Denizlili öğretmen Emre Aydın, ilk görev bölgesi olarak Urfa’nın bir köy ilkokuluna atanır. Film Emre Aydın’ın Türkçe bilmeyen öğrencilerle geçirdiği bir yılı anlatır. Emre öğretmen ilk anda, geldiği bu köyde suyun olmaması, elektriğin sık sık kesilmesi nedeniyle oldukça zorlanır. Zaman zaman annesiyle yapmaya çalıştığı telefon görüşmelerinde anlatır yaşadıklarını. Her sabah kravatını takıp, saçına jölesini sürüp okuluna gider, kapının kilidini açıp öğrencilerini bekler. O öğretmeye, eğitmeye açıktır ama vereceği dersler dil engeline takılır. Hepsi birbirinden meraklı gözlerle hem öğretmenlerine hem de kameraya bakan çocuklar, iş konuşmaya gelince öğretmenlerini anlayamazlar, öğretmenleri Emre de onları anlayamaz. Emre öğretmen inatla onlara Türkçe öğretmeye çalışır. Görevi budur çünkü. Çocuklar da doğallıkla doğdukları topraklarda, her gün, her an konuştukları dille cevap verirler. Oysa Emre öğretmenin bavuluna sadece kendi dili sığar. Bazı kilitleri açmak zordur.
“İki Dil Bir Bavul” oldukça yaratıcı bir belgesel. Bu anlamda belgesel tarzının sınırlarını oldukça zorluyor. Böylece o yörenin ve insanlarının, günlük yaşamlarına tanık olurken onlarla bir arada yaşıyoruz adeta. Filmi izlerken belgesel olduğunu yani tüm yaşananların gerçek olduğunu bilmeseniz kurmaca bir filmin içinde olduğunuzu düşünebilirsiniz.

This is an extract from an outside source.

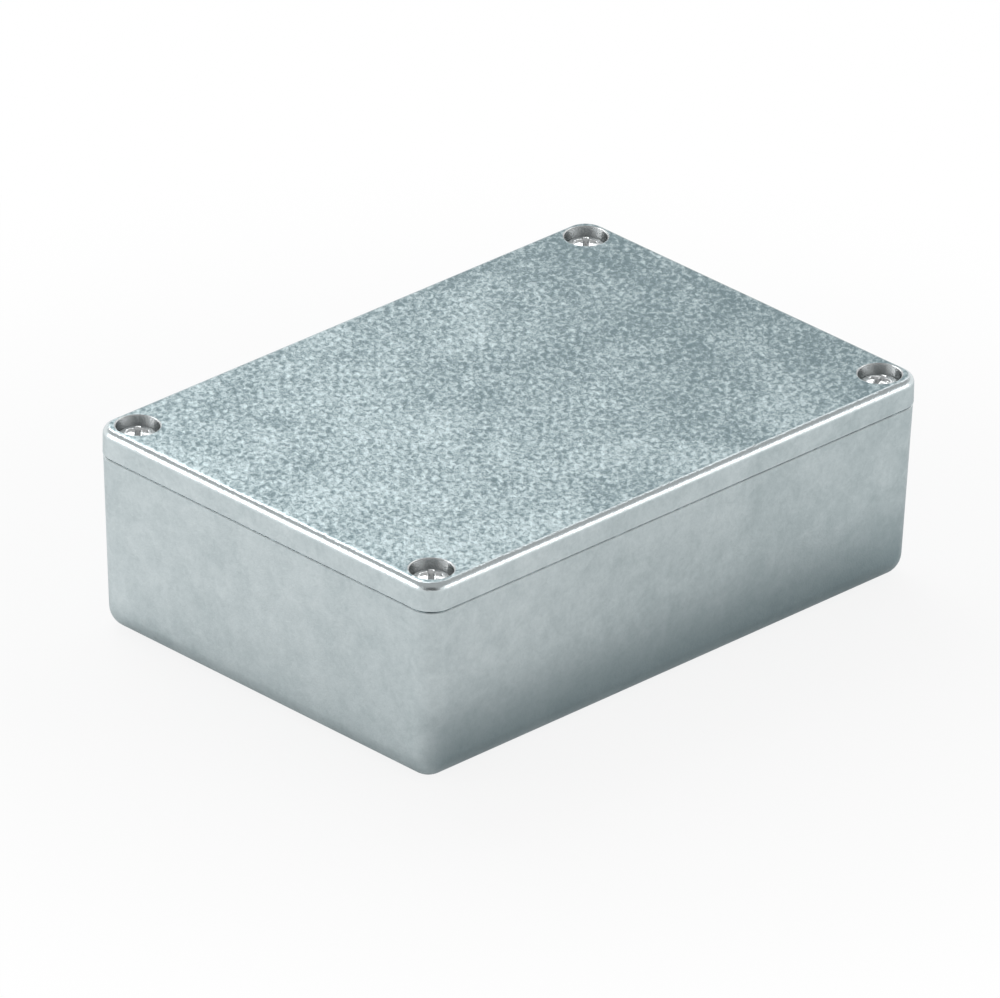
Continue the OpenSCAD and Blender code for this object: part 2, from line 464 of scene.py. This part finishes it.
# %% Make the room
world = bpy.data.worlds.new("room")
world.use_nodes = True
scene.world = world
graph = Graph(world.node_tree)
rays = graph.add("LightPath").outputs
direction = graph.add("TexCoord").outputs["Generated"]
rise = graph.add("SeparateXYZ", None, {0: direction}).outputs["Z"]
camera_side = Vector((back.x, back.y, 0)).normalized()
towards = graph.add("VectorMath", {"operation": "DOT_PRODUCT"}, {0: direction, 1: camera_side}).outputs["Value"]
sweep = graph.step(rise, 0.25, 0.62, 1.0, 0.45)
dark_side = graph.step(towards, 0.60, 0.92, 1.0, 0.12)
mirrored = graph.calc("MAXIMUM", rays["Is Glossy Ray"], rays["Is Transmission Ray"])
light = graph.fade(mirrored, 0.55, graph.calc("MULTIPLY", sweep, dark_side))
light = graph.fade(rays["Is Camera Ray"], light, 1.0)
backdrop = world.node_tree.nodes["Background"]
graph.feed(backdrop.inputs["Color"], (1, 1, 1, 1))
graph.feed(backdrop.inputs["Strength"], light)
print("room ready")


# %% Hang the soft boxes
def soft_box(name, direction, distance, width, height, brightness):
    lamp = bpy.data.lights.new(name, "AREA")
    lamp.shape = "RECTANGLE"
    lamp.size = width
    lamp.size_y = height
    lamp.energy = brightness * math.pi * width * height
    hung = bpy.data.objects.new(name, lamp)
    scene.collection.objects.link(hung)
    ray = Vector(direction).normalized()
    aim = ray.to_track_quat("Z", "Y").to_matrix().to_4x4()
    hung.matrix_world = Matrix.Translation(middle + ray * distance) @ aim
    print(name, "gives", round(lamp.energy, 2), "W")


soft_box("box_behind", (0.24, 0.62, 0.75), 0.8, 0.46, 0.46, 2.6)
soft_box("box_beyond", (0.70, 0.26, 0.70), 0.9, 0.34, 0.34, 1.3)
soft_box("box_left", (-0.78, 0.60, 0.20), 0.8, 0.55, 0.42, 1.7)
soft_box("box_right", (0.62, -0.76, 0.22), 0.9, 0.55, 0.36, 1.1)

# %% [markdown]
# ## The floor
#
# The floor is a pale disc just under the box. Near the box it is a real matt
# surface, so it keeps the soft shadow, and further out it turns into the same
# plain white as the room, so no edge of it is ever seen. From below it is
# clear, so that the underside can be looked at.

# %% Make the floor
disc = bmesh.new()
bmesh.ops.create_circle(disc, cap_ends=True, segments=96, radius=6)
bmesh.ops.translate(disc, verts=disc.verts, vec=(0, 0, base_low.z - 0.02 * MM))
floor_mesh = bpy.data.meshes.new("floor")
disc.to_mesh(floor_mesh)
disc.free()
floor = bpy.data.objects.new("floor", floor_mesh)
scene.collection.objects.link(floor)

pale_table, graph, skin = new_finish("pale_table")
graph.tree.nodes.remove(skin)
where = graph.add("TexCoord").outputs["Object"]
spread = graph.add("VectorMath", {"operation": "LENGTH"}, {0: where}).outputs["Value"]
rays = graph.add("LightPath").outputs
seen_white = graph.step(spread, 0.05, 0.12, 0.86, 1.0)
mirrored_white = graph.step(spread, 0.05, 0.22, 0.15, 1.0)
mirrored = graph.calc("MAXIMUM", rays["Is Glossy Ray"], rays["Is Transmission Ray"])
white = graph.calc("MULTIPLY", mirrored, mirrored_white)
white = graph.fade(rays["Is Camera Ray"], white, seen_white)
matt = graph.add("BsdfDiffuse", None, {"Color": (0.88, 0.88, 0.88, 1)})
glow = graph.add("Emission", None, {"Color": (1, 1, 1, 1), "Strength": 1.0})
clear = graph.add("BsdfTransparent")
above = graph.add("MixShader", None, {0: white, 1: matt.outputs[0], 2: glow.outputs[0]})
below = graph.add("NewGeometry").outputs["Backfacing"]
surface = graph.add("MixShader", None, {0: below, 1: above.outputs[0], 2: clear.outputs[0]})
graph.feed(graph.tree.nodes["Material Output"].inputs["Surface"], surface.outputs[0])
floor_mesh.materials.append(pale_table)
print("floor ready")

“İki Dil Bir Bavul” sinemamızdan bir başka filmin günümüzde geçen belgesel hali adeta. Evet evet, “Hakkari’de Bir Mevsim”den bahsediyorum. Biri gerçeği olduğu gibi gösteren, diğeri gerçek izlenimleri kurmaca diliyle aktaran bu iki film arasında çok büyük bir fark var. “İki Dil Bir Bavul”da köylü çocuklar Kürtçe konuşuyorlar. Kamera orada yaşananı aynen izleyiciye aktarıyor. “Hakkari’de Bir Mevsim” ise geçtiği yörede yaşananları kurmaca diliyle ve Türkçe anlatıyor. Oysa o dönemde de oradaki halk Kürtçe konuşuyordu. Orhan Eskiköy filmin dvd kopyasında, Antalya Festivali’nde Erden Kıral’la karşılaştıklarında “Hakkari’de Bir Mevsim”de eğer halk kendi dillerinde Kürtçe konuşsalardı filmin gösterim olanaklarının olamayacağını, yurtdışına çıkmalarının imkansız olduğunu söylediğini dile getiriyor.

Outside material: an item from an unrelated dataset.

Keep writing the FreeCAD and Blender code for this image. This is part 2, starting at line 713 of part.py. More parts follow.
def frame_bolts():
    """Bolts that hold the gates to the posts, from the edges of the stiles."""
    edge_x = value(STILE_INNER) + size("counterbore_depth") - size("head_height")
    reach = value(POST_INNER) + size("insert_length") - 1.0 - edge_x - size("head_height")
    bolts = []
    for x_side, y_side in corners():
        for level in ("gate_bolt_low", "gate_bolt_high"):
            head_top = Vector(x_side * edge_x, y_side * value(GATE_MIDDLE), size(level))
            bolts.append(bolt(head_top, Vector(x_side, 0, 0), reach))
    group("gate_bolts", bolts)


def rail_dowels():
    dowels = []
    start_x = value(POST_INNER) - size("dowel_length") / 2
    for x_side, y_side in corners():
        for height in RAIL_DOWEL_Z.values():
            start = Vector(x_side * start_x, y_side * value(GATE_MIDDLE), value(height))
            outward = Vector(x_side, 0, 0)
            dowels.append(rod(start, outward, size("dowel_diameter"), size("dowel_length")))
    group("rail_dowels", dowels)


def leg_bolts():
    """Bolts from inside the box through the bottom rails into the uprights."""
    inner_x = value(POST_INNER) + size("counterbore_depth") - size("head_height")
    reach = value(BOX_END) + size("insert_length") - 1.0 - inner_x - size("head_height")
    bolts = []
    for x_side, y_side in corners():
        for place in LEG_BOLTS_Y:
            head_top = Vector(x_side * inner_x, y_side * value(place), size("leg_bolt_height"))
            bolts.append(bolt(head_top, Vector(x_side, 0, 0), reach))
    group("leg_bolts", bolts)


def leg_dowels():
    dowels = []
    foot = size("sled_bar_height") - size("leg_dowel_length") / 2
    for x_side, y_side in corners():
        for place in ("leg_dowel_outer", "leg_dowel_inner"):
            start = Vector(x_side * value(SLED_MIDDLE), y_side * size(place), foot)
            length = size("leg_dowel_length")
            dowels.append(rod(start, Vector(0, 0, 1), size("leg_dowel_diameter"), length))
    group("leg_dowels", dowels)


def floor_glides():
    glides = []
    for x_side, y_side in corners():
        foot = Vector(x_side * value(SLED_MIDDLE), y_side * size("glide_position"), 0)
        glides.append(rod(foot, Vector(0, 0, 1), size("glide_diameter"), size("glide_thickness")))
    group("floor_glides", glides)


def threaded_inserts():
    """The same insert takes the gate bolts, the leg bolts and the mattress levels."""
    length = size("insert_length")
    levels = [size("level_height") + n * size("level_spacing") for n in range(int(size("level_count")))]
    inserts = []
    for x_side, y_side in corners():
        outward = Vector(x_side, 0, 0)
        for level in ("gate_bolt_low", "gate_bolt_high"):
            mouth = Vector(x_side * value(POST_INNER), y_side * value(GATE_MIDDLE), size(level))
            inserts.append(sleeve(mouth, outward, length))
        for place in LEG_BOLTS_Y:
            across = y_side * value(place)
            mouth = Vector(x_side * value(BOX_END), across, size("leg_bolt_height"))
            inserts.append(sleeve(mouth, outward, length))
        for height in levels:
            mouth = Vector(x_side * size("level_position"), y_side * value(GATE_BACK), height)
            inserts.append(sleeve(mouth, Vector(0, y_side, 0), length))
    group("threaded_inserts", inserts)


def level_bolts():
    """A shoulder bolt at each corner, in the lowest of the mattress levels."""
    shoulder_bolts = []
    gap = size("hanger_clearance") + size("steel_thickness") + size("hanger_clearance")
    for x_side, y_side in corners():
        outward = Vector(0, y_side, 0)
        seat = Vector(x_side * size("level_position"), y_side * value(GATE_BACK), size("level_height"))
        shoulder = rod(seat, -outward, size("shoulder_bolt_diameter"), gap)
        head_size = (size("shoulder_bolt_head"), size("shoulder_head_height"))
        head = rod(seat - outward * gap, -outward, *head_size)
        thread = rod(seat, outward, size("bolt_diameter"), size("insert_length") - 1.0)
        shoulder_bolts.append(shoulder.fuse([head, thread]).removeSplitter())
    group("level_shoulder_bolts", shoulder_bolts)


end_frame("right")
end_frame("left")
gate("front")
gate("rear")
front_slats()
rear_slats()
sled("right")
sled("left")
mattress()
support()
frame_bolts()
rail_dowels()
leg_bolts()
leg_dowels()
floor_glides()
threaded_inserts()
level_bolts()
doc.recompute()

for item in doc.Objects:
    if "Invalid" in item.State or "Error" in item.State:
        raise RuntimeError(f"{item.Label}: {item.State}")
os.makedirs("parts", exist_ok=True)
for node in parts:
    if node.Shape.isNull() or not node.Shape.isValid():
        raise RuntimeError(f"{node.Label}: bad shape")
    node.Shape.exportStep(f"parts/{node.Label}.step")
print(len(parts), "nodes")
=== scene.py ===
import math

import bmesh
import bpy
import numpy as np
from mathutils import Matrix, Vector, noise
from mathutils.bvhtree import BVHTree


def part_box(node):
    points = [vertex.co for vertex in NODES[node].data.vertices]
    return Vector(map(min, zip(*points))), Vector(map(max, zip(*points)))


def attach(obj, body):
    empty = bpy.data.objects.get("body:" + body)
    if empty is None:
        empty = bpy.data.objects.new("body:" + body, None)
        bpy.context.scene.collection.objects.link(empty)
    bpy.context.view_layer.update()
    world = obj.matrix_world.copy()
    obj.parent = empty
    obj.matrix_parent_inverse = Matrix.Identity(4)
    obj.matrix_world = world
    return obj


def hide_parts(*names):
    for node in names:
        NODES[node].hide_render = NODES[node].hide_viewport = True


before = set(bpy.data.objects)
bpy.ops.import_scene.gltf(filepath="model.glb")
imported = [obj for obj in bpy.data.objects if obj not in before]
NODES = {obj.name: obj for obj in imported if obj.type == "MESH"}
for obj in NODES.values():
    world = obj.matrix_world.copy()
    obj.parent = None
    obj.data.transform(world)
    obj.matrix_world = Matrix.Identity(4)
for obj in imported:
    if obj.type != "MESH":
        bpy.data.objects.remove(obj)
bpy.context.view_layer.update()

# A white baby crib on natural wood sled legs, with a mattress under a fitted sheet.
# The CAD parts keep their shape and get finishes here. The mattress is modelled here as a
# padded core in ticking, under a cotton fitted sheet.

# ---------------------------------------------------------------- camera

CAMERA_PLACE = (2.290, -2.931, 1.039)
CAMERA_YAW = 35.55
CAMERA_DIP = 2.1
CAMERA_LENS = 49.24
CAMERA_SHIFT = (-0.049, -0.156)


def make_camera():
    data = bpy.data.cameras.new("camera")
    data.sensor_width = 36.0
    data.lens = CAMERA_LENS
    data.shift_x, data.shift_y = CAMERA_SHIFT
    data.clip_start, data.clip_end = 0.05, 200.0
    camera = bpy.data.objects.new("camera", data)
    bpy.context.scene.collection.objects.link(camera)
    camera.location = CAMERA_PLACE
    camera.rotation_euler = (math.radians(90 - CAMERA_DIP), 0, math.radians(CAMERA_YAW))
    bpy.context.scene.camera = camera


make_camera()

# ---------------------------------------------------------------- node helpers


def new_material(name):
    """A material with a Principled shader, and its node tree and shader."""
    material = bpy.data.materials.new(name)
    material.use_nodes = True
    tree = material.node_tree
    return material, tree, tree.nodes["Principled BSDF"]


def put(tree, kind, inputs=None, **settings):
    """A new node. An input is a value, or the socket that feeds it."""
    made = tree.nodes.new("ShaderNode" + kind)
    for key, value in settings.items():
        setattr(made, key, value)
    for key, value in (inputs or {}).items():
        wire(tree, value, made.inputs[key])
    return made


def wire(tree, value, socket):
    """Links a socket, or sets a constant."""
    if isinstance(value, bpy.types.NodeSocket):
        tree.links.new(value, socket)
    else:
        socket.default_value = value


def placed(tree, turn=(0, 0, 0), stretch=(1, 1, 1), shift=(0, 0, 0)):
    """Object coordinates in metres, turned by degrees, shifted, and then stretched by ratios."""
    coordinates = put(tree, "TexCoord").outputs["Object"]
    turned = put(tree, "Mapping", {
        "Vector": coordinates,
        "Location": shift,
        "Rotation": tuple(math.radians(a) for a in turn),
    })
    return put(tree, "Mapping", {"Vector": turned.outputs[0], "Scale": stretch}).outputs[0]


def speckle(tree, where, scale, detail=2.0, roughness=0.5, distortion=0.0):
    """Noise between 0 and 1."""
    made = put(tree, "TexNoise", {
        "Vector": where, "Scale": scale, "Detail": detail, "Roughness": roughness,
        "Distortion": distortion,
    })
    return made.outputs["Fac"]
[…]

Hiç değişmeyen ise öğretmen ile öğrenciler arasındaki anne, baba, çocuk ilişkisine benzer duygusal yanlar. Emre Aydın her ne kadar başlarda zorlansa da çocuklarla esprili bir dille anlaşabiliyor. Bu görüntüler, sınıf çekimleri filme sıcacık, samimi, içten bir hava veriyor. Ferit Edgü’nün “O” adlı romanından Onat Kutlar’ın senaryosuyla Erden Kıral’ın yönettiği, tasarı olarak ise Tezer Özlü Kıral ve Ferit Edgü’yle birlikte çalıştığı “Hakkari’de Bir Mevsim” döneminin sorunlarıyla gelişirken, sanat dünyamızın artık aramızda olmayan değerli isimlerinin de katkı verdiği bir film. Hadi o da bir başka yazının konusu olsun. Bu sinemamızın önemli filmini bu yazıyla sadece hatırlamış olalım.
“İki Dil Bir Bavul”a dönersem, iki dil tek bavula sığmıyor. Yönetmenlerin aktardığına göre Emre öğretmenin sevimli öğrencilerinden Zülküf’ün bir yıl sonra da “Türkçe biliyor musun?” sorusuna yanıtı: “Hayır.” Benim kişisel tarihimde de yaşadığım dillerin bavullara sığmadığı bir öyküm var. Dilerdim sığabilmesini, dilerdim tüm dünyada çeşitli dillerle dolu bavulların çiçek açabilmesini.